WHAT IS REQUIRED:
Reproduce each line of the listing exactly.

====== DATA EXTRACT ======

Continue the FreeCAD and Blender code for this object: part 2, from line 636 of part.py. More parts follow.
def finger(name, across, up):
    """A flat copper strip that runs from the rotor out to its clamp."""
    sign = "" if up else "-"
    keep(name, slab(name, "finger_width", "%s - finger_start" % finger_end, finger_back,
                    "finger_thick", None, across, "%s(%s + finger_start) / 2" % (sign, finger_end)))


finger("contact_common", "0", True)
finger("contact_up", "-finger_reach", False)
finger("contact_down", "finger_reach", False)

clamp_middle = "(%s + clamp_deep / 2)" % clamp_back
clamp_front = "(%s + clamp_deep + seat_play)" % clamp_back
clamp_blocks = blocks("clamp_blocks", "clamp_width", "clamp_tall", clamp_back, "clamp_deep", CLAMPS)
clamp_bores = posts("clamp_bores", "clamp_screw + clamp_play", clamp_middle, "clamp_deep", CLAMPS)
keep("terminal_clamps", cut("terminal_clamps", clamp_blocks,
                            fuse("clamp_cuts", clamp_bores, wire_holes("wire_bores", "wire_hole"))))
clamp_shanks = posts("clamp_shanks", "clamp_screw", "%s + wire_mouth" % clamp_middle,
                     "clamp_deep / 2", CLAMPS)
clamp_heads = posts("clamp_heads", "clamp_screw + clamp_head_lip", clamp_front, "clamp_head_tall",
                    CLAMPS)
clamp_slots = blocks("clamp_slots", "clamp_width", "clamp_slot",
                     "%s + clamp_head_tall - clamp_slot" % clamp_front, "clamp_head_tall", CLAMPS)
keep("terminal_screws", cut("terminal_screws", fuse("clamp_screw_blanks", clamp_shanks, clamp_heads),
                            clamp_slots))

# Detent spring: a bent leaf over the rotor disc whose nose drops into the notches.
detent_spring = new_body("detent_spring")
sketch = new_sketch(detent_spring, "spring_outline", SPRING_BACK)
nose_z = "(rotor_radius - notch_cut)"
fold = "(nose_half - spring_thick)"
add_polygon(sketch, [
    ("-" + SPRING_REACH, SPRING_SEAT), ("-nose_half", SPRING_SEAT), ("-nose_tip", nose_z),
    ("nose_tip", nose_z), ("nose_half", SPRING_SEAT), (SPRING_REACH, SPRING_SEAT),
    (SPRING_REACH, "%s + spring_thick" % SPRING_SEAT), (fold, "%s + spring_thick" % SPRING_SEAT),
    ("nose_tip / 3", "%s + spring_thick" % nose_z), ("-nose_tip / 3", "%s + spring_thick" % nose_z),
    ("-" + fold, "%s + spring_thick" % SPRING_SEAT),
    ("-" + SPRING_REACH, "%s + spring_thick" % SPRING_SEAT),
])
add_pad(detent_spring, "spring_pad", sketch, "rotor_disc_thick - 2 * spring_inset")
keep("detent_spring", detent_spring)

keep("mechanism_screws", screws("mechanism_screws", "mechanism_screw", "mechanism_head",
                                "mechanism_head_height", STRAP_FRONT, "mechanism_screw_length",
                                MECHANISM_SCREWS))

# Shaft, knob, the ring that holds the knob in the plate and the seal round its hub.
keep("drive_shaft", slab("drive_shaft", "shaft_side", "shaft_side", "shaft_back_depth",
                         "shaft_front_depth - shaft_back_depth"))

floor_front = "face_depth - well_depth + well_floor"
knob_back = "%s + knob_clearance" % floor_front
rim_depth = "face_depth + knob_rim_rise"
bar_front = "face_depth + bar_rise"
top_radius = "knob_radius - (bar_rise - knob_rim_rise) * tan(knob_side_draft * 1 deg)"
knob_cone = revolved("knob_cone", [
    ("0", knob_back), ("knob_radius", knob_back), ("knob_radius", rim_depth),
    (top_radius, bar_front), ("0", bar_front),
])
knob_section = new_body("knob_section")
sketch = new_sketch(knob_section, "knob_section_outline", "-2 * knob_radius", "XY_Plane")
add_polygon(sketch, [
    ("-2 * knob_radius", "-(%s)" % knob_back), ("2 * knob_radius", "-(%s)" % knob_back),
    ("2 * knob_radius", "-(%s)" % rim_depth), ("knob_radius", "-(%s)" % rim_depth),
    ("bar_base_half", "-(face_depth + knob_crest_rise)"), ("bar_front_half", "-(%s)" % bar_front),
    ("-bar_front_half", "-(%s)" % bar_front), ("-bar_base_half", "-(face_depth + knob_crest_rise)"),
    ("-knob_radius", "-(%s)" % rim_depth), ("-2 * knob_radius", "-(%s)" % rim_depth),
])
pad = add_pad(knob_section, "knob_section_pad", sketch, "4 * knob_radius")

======

EXPECTED ANSWER:
Continue the FreeCAD and Blender code for this object: part 2, from line 636 of part.py. More parts follow.
def finger(name, across, up):
    """A flat copper strip that runs from the rotor out to its clamp."""
    sign = "" if up else "-"
    keep(name, slab(name, "finger_width", "%s - finger_start" % finger_end, finger_back,
                    "finger_thick", None, across, "%s(%s + finger_start) / 2" % (sign, finger_end)))


finger("contact_common", "0", True)
finger("contact_up", "-finger_reach", False)
finger("contact_down", "finger_reach", False)

clamp_middle = "(%s + clamp_deep / 2)" % clamp_back
clamp_front = "(%s + clamp_deep + seat_play)" % clamp_back
clamp_blocks = blocks("clamp_blocks", "clamp_width", "clamp_tall", clamp_back, "clamp_deep", CLAMPS)
clamp_bores = posts("clamp_bores", "clamp_screw + clamp_play", clamp_middle, "clamp_deep", CLAMPS)
keep("terminal_clamps", cut("terminal_clamps", clamp_blocks,
                            fuse("clamp_cuts", clamp_bores, wire_holes("wire_bores", "wire_hole"))))
clamp_shanks = posts("clamp_shanks", "clamp_screw", "%s + wire_mouth" % clamp_middle,
                     "clamp_deep / 2", CLAMPS)
clamp_heads = posts("clamp_heads", "clamp_screw + clamp_head_lip", clamp_front, "clamp_head_tall",
                    CLAMPS)
clamp_slots = blocks("clamp_slots", "clamp_width", "clamp_slot",
                     "%s + clamp_head_tall - clamp_slot" % clamp_front, "clamp_head_tall", CLAMPS)
keep("terminal_screws", cut("terminal_screws", fuse("clamp_screw_blanks", clamp_shanks, clamp_heads),
                            clamp_slots))

# Detent spring: a bent leaf over the rotor disc whose nose drops into the notches.
detent_spring = new_body("detent_spring")
sketch = new_sketch(detent_spring, "spring_outline", SPRING_BACK)
nose_z = "(rotor_radius - notch_cut)"
fold = "(nose_half - spring_thick)"
add_polygon(sketch, [
    ("-" + SPRING_REACH, SPRING_SEAT), ("-nose_half", SPRING_SEAT), ("-nose_tip", nose_z),
    ("nose_tip", nose_z), ("nose_half", SPRING_SEAT), (SPRING_REACH, SPRING_SEAT),
    (SPRING_REACH, "%s + spring_thick" % SPRING_SEAT), (fold, "%s + spring_thick" % SPRING_SEAT),
    ("nose_tip / 3", "%s + spring_thick" % nose_z), ("-nose_tip / 3", "%s + spring_thick" % nose_z),
    ("-" + fold, "%s + spring_thick" % SPRING_SEAT),
    ("-" + SPRING_REACH, "%s + spring_thick" % SPRING_SEAT),
])
add_pad(detent_spring, "spring_pad", sketch, "rotor_disc_thick - 2 * spring_inset")
keep("detent_spring", detent_spring)

keep("mechanism_screws", screws("mechanism_screws", "mechanism_screw", "mechanism_head",
                                "mechanism_head_height", STRAP_FRONT, "mechanism_screw_length",
                                MECHANISM_SCREWS))

# Shaft, knob, the ring that holds the knob in the plate and the seal round its hub.
keep("drive_shaft", slab("drive_shaft", "shaft_side", "shaft_side", "shaft_back_depth",
                         "shaft_front_depth - shaft_back_depth"))

floor_front = "face_depth - well_depth + well_floor"
knob_back = "%s + knob_clearance" % floor_front
rim_depth = "face_depth + knob_rim_rise"
bar_front = "face_depth + bar_rise"
top_radius = "knob_radius - (bar_rise - knob_rim_rise) * tan(knob_side_draft * 1 deg)"
knob_cone = revolved("knob_cone", [
    ("0", knob_back), ("knob_radius", knob_back), ("knob_radius", rim_depth),
    (top_radius, bar_front), ("0", bar_front),
])
knob_section = new_body("knob_section")
sketch = new_sketch(knob_section, "knob_section_outline", "-2 * knob_radius", "XY_Plane")
add_polygon(sketch, [
    ("-2 * knob_radius", "-(%s)" % knob_back), ("2 * knob_radius", "-(%s)" % knob_back),
    ("2 * knob_radius", "-(%s)" % rim_depth), ("knob_radius", "-(%s)" % rim_depth),
    ("bar_base_half", "-(face_depth + knob_crest_rise)"), ("bar_front_half", "-(%s)" % bar_front),
    ("-bar_front_half", "-(%s)" % bar_front), ("-bar_base_half", "-(face_depth + knob_crest_rise)"),
    ("-knob_radius", "-(%s)" % rim_depth), ("-2 * knob_radius", "-(%s)" % rim_depth),
])
pad = add_pad(knob_section, "knob_section_pad", sketch, "4 * knob_radius")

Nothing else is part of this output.